> Provided data:
☆ ☆ ☆

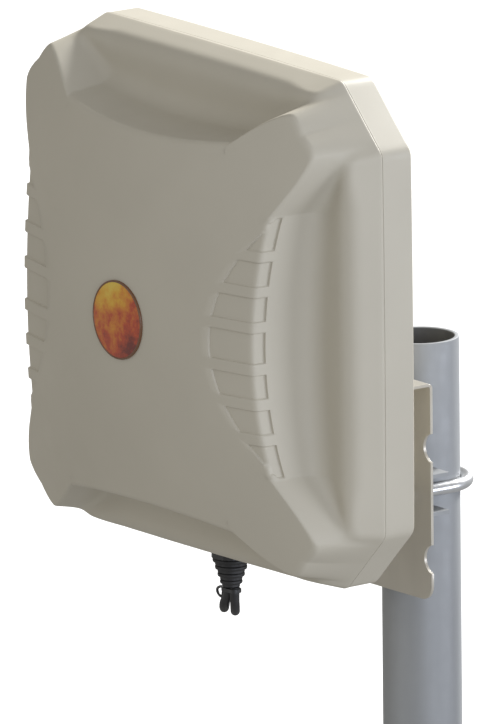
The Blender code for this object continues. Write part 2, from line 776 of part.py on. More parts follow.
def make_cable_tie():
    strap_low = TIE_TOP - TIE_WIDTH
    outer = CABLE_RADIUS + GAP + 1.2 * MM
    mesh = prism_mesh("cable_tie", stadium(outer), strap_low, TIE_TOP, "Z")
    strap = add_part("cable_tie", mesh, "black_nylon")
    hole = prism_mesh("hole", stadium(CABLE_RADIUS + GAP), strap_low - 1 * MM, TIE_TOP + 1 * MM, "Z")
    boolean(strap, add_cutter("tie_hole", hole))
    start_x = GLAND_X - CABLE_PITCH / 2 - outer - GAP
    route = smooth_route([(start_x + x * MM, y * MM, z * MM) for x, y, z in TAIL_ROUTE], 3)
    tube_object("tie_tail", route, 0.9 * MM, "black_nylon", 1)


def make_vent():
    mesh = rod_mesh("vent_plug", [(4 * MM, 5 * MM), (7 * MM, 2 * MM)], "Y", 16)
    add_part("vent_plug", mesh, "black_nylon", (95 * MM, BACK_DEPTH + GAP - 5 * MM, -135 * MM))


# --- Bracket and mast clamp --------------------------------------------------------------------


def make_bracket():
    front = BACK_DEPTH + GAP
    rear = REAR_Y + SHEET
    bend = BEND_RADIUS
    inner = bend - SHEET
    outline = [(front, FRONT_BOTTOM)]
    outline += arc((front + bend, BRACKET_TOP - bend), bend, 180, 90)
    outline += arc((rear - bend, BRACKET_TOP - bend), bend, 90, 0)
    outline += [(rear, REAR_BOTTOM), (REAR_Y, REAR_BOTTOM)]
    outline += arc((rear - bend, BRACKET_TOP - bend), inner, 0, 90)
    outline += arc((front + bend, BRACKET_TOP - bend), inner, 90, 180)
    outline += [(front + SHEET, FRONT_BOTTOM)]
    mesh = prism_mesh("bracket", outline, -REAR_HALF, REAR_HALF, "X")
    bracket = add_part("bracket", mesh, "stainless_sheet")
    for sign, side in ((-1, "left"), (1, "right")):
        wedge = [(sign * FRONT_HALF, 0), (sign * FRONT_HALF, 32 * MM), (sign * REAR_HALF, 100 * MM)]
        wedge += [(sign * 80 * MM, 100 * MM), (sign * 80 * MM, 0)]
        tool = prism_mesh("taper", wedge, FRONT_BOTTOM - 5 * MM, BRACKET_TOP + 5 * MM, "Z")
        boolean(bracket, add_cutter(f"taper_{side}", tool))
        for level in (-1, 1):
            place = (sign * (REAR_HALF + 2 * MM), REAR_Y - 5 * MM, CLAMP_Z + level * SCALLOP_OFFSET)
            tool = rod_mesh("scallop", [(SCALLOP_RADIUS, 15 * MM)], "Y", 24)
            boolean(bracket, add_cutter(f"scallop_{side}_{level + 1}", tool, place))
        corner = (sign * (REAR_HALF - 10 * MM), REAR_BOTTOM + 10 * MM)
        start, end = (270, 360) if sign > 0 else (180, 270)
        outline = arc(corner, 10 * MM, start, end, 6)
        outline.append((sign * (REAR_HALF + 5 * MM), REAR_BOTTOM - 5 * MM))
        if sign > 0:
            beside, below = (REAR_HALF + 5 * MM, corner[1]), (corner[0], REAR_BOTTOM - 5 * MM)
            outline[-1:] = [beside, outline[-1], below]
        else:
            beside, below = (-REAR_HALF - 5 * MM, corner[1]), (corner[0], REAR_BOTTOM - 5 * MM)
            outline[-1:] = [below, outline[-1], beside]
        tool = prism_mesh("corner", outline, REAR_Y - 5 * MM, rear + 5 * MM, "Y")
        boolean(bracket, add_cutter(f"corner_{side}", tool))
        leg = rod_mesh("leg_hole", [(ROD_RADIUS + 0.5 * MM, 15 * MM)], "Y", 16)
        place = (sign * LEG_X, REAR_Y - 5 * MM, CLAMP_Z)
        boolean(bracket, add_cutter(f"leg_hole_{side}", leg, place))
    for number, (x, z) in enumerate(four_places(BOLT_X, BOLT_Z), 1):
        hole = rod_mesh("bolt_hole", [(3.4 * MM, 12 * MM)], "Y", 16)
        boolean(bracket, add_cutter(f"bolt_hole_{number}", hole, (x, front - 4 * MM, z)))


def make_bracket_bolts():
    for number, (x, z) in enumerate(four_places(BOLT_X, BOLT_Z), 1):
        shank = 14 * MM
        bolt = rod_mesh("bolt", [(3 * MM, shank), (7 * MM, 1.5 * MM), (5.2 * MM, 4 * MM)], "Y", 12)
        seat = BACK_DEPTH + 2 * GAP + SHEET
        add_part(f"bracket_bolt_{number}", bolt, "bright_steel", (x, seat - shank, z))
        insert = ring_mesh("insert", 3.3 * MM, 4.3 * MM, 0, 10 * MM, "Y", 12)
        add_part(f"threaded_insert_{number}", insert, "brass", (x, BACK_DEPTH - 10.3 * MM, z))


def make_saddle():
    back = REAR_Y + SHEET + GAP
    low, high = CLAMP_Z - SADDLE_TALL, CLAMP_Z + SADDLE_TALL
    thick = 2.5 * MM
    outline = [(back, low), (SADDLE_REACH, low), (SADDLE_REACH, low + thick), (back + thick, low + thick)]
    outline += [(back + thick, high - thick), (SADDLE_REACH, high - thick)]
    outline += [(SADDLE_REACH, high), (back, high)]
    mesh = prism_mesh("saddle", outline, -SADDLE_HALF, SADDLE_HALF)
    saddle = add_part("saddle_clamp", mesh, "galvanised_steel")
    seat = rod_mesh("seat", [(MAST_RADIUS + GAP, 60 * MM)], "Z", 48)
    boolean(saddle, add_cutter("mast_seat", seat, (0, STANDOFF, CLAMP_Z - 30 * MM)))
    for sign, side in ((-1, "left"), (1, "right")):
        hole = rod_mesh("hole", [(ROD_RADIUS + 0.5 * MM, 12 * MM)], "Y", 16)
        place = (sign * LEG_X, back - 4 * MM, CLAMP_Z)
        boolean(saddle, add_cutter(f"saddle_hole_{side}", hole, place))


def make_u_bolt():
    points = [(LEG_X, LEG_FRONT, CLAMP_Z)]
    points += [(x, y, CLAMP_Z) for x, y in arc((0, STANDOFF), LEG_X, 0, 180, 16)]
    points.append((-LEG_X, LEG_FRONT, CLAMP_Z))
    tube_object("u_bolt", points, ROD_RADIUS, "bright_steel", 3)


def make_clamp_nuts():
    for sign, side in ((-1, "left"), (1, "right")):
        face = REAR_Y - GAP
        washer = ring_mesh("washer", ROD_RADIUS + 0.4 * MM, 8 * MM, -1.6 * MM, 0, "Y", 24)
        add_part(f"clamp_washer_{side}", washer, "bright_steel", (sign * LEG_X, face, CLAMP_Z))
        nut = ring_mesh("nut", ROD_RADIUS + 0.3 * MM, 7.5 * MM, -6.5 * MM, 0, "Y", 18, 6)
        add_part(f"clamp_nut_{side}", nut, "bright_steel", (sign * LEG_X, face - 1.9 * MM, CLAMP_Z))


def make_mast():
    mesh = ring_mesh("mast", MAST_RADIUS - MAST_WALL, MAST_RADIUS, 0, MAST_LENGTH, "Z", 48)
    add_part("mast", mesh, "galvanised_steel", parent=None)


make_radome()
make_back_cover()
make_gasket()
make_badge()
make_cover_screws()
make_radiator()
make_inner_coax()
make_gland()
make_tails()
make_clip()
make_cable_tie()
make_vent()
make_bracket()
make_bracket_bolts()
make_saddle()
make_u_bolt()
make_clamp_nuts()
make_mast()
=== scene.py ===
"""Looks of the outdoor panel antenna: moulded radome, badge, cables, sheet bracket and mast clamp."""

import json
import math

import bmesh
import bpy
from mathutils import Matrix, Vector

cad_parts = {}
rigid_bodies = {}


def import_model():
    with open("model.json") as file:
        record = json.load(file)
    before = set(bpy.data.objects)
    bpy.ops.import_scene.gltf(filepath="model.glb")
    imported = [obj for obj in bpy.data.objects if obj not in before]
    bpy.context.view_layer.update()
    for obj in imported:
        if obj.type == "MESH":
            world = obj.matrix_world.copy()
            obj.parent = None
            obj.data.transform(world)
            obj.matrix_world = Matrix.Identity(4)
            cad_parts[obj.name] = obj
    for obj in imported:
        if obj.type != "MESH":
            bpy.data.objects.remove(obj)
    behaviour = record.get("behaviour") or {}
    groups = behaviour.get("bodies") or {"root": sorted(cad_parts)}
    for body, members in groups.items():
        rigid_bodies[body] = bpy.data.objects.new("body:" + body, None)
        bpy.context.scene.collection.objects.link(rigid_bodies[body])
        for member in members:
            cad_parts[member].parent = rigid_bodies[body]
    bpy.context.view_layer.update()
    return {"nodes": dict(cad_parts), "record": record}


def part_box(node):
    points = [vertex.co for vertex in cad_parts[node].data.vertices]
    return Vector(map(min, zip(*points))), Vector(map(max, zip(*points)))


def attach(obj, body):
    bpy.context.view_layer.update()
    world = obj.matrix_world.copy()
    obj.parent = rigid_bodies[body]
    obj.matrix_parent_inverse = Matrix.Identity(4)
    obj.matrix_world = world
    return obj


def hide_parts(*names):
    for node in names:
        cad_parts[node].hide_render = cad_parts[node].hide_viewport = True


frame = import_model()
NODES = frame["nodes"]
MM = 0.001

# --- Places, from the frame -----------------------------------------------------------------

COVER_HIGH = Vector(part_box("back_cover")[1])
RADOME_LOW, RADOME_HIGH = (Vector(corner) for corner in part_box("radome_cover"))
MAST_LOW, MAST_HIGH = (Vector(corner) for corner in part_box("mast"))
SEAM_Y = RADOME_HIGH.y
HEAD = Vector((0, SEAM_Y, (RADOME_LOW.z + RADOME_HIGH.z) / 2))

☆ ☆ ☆

> Instruction: Extract only the lines from the line with "make_radome()" through the line with "cad_parts[member].parent = rigid_bodies[body]", keeping both end lines exactly as they are.

> Completed task:
make_radome()
make_back_cover()
make_gasket()
make_badge()
make_cover_screws()
make_radiator()
make_inner_coax()
make_gland()
make_tails()
make_clip()
make_cable_tie()
make_vent()
make_bracket()
make_bracket_bolts()
make_saddle()
make_u_bolt()
make_clamp_nuts()
make_mast()
=== scene.py ===
"""Looks of the outdoor panel antenna: moulded radome, badge, cables, sheet bracket and mast clamp."""

import json
import math

import bmesh
import bpy
from mathutils import Matrix, Vector

cad_parts = {}
rigid_bodies = {}


def import_model():
    with open("model.json") as file:
        record = json.load(file)
    before = set(bpy.data.objects)
    bpy.ops.import_scene.gltf(filepath="model.glb")
    imported = [obj for obj in bpy.data.objects if obj not in before]
    bpy.context.view_layer.update()
    for obj in imported:
        if obj.type == "MESH":
            world = obj.matrix_world.copy()
            obj.parent = None
            obj.data.transform(world)
            obj.matrix_world = Matrix.Identity(4)
            cad_parts[obj.name] = obj
    for obj in imported:
        if obj.type != "MESH":
            bpy.data.objects.remove(obj)
    behaviour = record.get("behaviour") or {}
    groups = behaviour.get("bodies") or {"root": sorted(cad_parts)}
    for body, members in groups.items():
        rigid_bodies[body] = bpy.data.objects.new("body:" + body, None)
        bpy.context.scene.collection.objects.link(rigid_bodies[body])
        for member in members:
            cad_parts[member].parent = rigid_bodies[body]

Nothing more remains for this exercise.